## BEGIN Dataset section

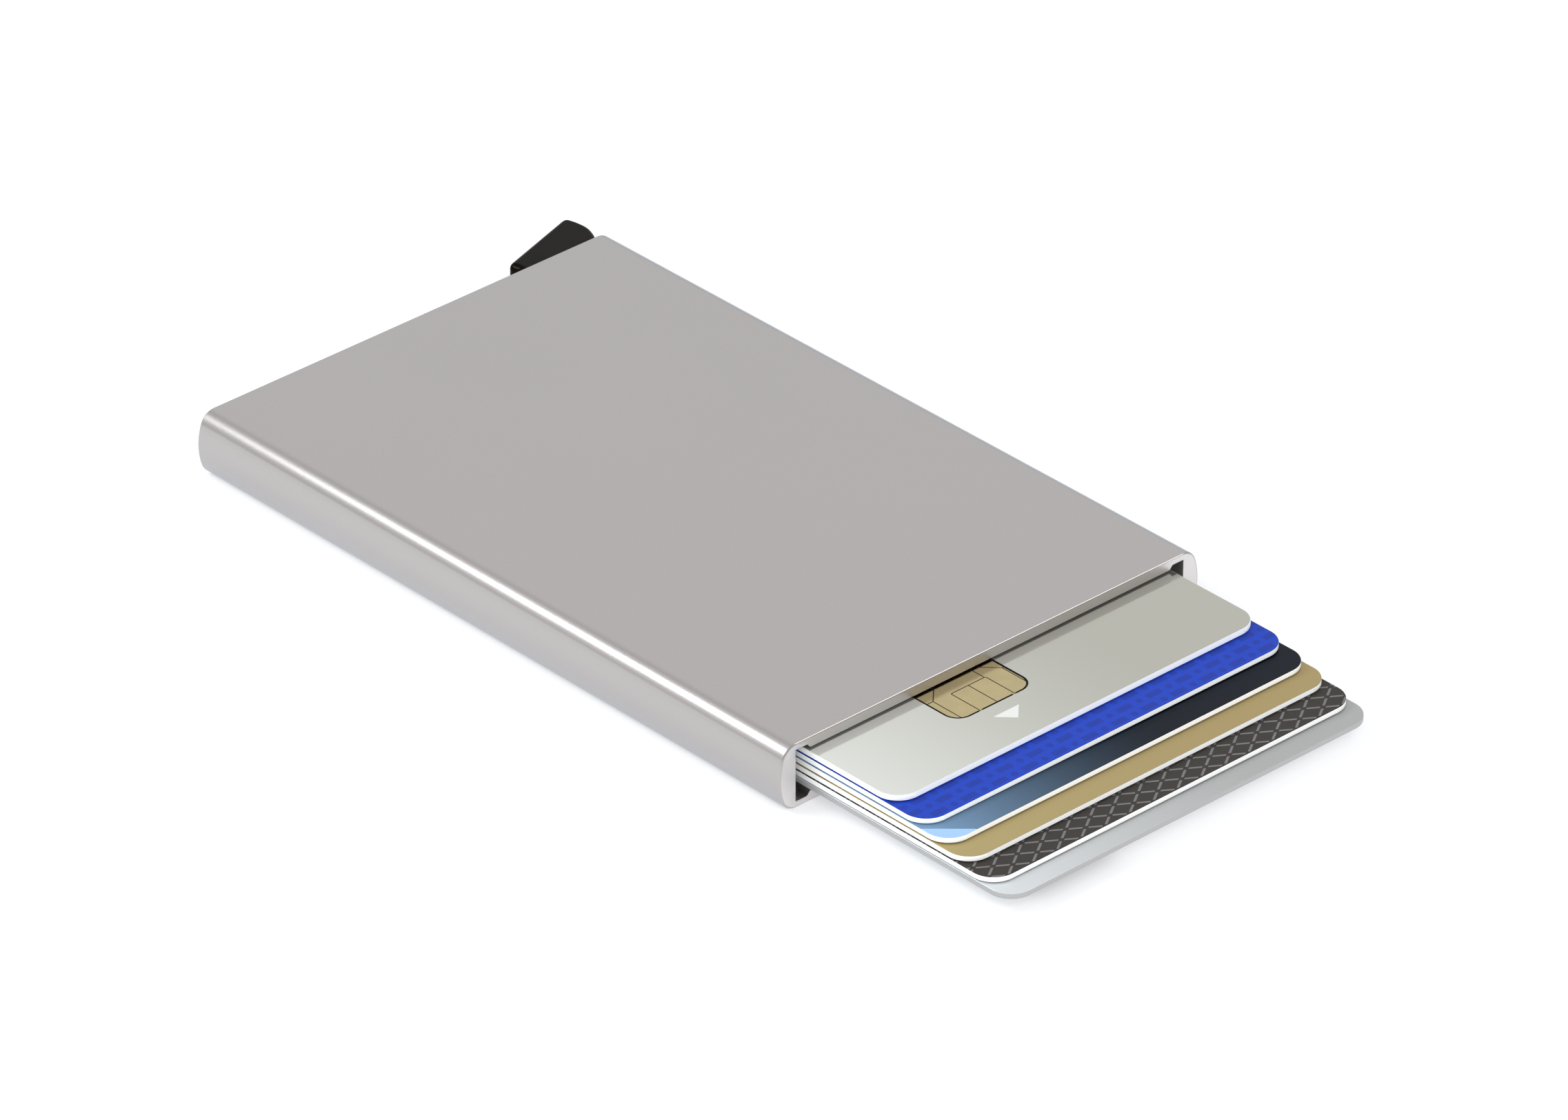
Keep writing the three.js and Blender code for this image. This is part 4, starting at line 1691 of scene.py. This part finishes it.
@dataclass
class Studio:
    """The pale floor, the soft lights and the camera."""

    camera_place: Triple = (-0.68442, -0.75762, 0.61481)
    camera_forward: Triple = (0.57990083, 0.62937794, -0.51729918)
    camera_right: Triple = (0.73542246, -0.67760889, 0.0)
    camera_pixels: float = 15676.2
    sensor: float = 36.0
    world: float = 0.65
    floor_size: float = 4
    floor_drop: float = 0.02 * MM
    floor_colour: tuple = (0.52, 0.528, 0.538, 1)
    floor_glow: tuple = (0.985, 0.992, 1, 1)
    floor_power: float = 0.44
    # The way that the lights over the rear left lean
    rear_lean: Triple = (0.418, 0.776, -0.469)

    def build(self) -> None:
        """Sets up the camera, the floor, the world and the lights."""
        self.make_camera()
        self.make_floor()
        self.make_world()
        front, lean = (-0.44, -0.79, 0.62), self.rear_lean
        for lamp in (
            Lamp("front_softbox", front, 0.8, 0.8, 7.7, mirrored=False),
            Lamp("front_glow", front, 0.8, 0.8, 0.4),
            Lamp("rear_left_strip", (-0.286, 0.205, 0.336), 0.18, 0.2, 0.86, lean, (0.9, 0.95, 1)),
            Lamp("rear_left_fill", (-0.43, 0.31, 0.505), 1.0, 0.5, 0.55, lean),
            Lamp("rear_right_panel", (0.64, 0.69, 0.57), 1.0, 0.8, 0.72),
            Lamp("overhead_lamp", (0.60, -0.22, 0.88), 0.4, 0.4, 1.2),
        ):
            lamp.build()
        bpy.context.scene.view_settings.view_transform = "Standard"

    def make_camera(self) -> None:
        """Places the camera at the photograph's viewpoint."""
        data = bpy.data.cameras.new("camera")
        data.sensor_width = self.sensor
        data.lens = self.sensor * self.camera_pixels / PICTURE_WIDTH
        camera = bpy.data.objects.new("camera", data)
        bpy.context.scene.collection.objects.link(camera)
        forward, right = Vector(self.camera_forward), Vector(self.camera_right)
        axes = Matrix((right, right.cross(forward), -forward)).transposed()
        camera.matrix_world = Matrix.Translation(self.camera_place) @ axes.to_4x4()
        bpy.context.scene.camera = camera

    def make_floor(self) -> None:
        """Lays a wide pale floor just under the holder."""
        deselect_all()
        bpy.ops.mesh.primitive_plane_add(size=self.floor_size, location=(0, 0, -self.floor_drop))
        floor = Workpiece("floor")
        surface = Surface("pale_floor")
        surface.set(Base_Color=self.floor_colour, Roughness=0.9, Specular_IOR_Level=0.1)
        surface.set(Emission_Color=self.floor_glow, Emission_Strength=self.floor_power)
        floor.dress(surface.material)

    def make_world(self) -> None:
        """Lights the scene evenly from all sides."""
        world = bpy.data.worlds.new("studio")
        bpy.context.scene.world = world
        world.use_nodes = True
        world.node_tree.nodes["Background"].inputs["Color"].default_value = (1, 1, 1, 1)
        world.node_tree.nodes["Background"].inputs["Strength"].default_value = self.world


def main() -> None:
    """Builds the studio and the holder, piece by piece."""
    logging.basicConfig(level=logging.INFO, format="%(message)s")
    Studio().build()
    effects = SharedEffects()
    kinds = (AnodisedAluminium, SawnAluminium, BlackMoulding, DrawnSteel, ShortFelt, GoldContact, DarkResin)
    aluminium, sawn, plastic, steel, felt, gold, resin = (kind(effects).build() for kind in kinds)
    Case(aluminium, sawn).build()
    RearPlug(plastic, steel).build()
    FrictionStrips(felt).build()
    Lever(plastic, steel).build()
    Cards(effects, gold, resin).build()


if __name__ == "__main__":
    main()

## END Dataset section

→ **Problem details**
Output all of the material, please, exactly as it stands.

→ **The output**
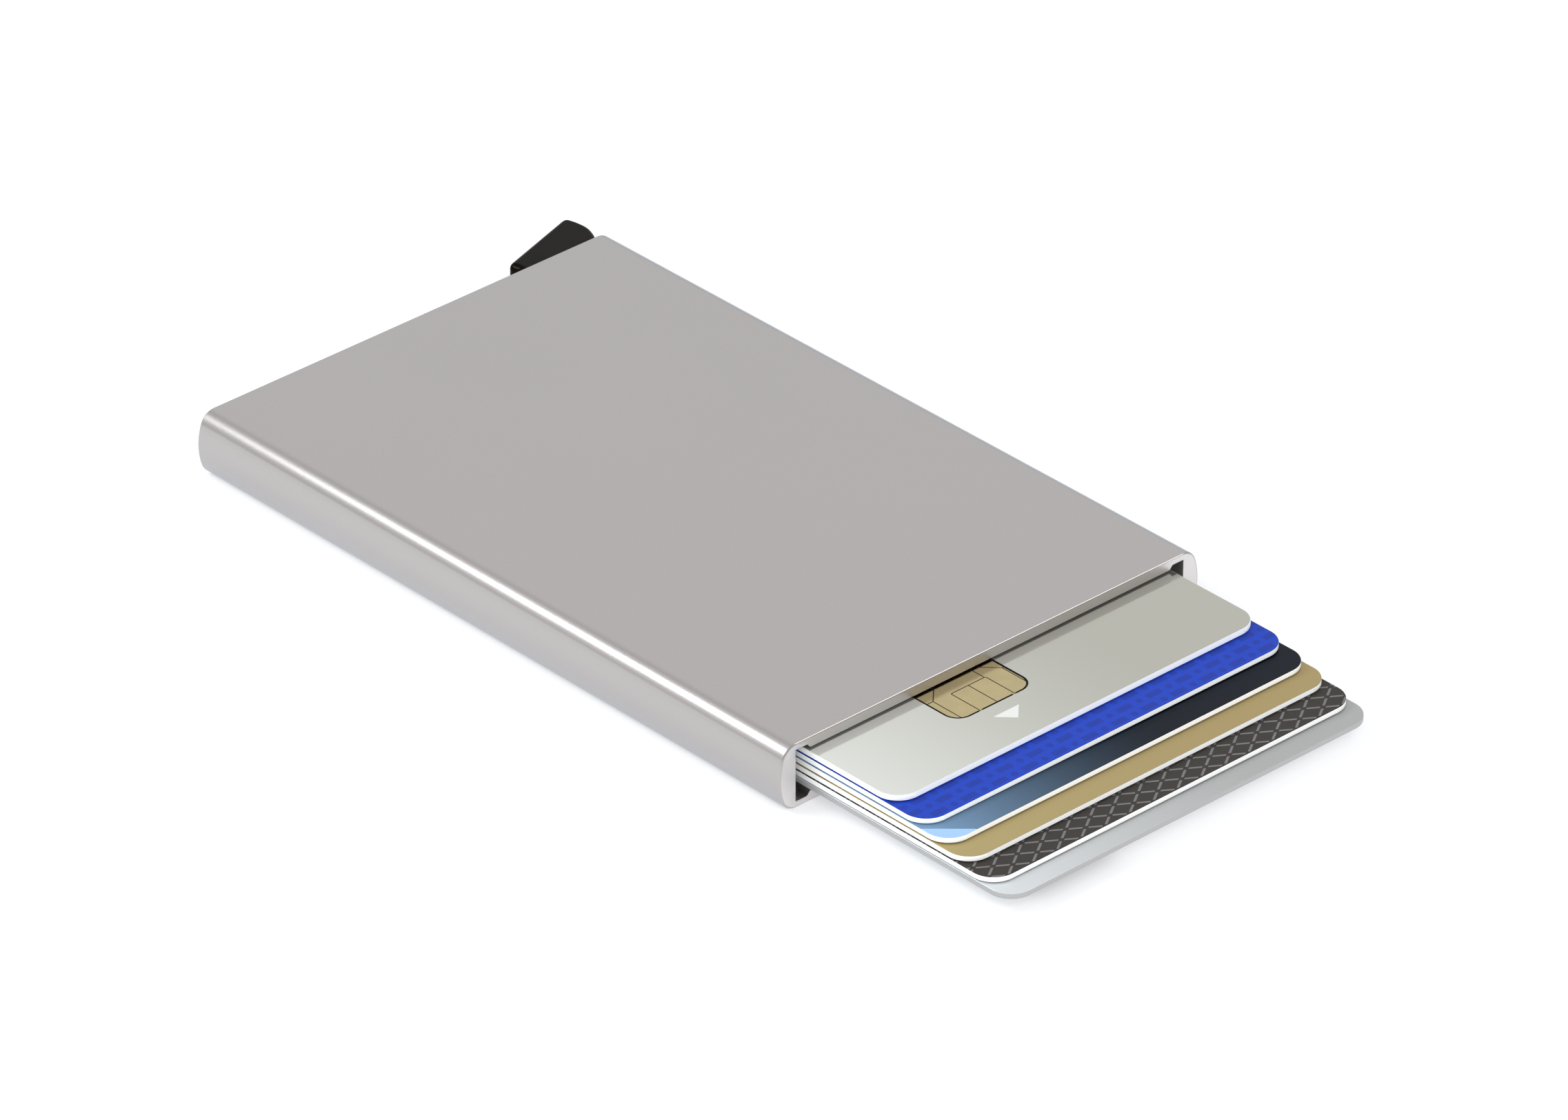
Keep writing the three.js and Blender code for this image. This is part 4, starting at line 1691 of scene.py. This part finishes it.
@dataclass
class Studio:
    """The pale floor, the soft lights and the camera."""

    camera_place: Triple = (-0.68442, -0.75762, 0.61481)
    camera_forward: Triple = (0.57990083, 0.62937794, -0.51729918)
    camera_right: Triple = (0.73542246, -0.67760889, 0.0)
    camera_pixels: float = 15676.2
    sensor: float = 36.0
    world: float = 0.65
    floor_size: float = 4
    floor_drop: float = 0.02 * MM
    floor_colour: tuple = (0.52, 0.528, 0.538, 1)
    floor_glow: tuple = (0.985, 0.992, 1, 1)
    floor_power: float = 0.44
    # The way that the lights over the rear left lean
    rear_lean: Triple = (0.418, 0.776, -0.469)

    def build(self) -> None:
        """Sets up the camera, the floor, the world and the lights."""
        self.make_camera()
        self.make_floor()
        self.make_world()
        front, lean = (-0.44, -0.79, 0.62), self.rear_lean
        for lamp in (
            Lamp("front_softbox", front, 0.8, 0.8, 7.7, mirrored=False),
            Lamp("front_glow", front, 0.8, 0.8, 0.4),
            Lamp("rear_left_strip", (-0.286, 0.205, 0.336), 0.18, 0.2, 0.86, lean, (0.9, 0.95, 1)),
            Lamp("rear_left_fill", (-0.43, 0.31, 0.505), 1.0, 0.5, 0.55, lean),
            Lamp("rear_right_panel", (0.64, 0.69, 0.57), 1.0, 0.8, 0.72),
            Lamp("overhead_lamp", (0.60, -0.22, 0.88), 0.4, 0.4, 1.2),
        ):
            lamp.build()
        bpy.context.scene.view_settings.view_transform = "Standard"

    def make_camera(self) -> None:
        """Places the camera at the photograph's viewpoint."""
        data = bpy.data.cameras.new("camera")
        data.sensor_width = self.sensor
        data.lens = self.sensor * self.camera_pixels / PICTURE_WIDTH
        camera = bpy.data.objects.new("camera", data)
        bpy.context.scene.collection.objects.link(camera)
        forward, right = Vector(self.camera_forward), Vector(self.camera_right)
        axes = Matrix((right, right.cross(forward), -forward)).transposed()
        camera.matrix_world = Matrix.Translation(self.camera_place) @ axes.to_4x4()
        bpy.context.scene.camera = camera

    def make_floor(self) -> None:
        """Lays a wide pale floor just under the holder."""
        deselect_all()
        bpy.ops.mesh.primitive_plane_add(size=self.floor_size, location=(0, 0, -self.floor_drop))
        floor = Workpiece("floor")
        surface = Surface("pale_floor")
        surface.set(Base_Color=self.floor_colour, Roughness=0.9, Specular_IOR_Level=0.1)
        surface.set(Emission_Color=self.floor_glow, Emission_Strength=self.floor_power)
        floor.dress(surface.material)

    def make_world(self) -> None:
        """Lights the scene evenly from all sides."""
        world = bpy.data.worlds.new("studio")
        bpy.context.scene.world = world
        world.use_nodes = True
        world.node_tree.nodes["Background"].inputs["Color"].default_value = (1, 1, 1, 1)
        world.node_tree.nodes["Background"].inputs["Strength"].default_value = self.world


def main() -> None:
    """Builds the studio and the holder, piece by piece."""
    logging.basicConfig(level=logging.INFO, format="%(message)s")
    Studio().build()
    effects = SharedEffects()
    kinds = (AnodisedAluminium, SawnAluminium, BlackMoulding, DrawnSteel, ShortFelt, GoldContact, DarkResin)
    aluminium, sawn, plastic, steel, felt, gold, resin = (kind(effects).build() for kind in kinds)
    Case(aluminium, sawn).build()
    RearPlug(plastic, steel).build()
    FrictionStrips(felt).build()
    Lever(plastic, steel).build()
    Cards(effects, gold, resin).build()


if __name__ == "__main__":
    main()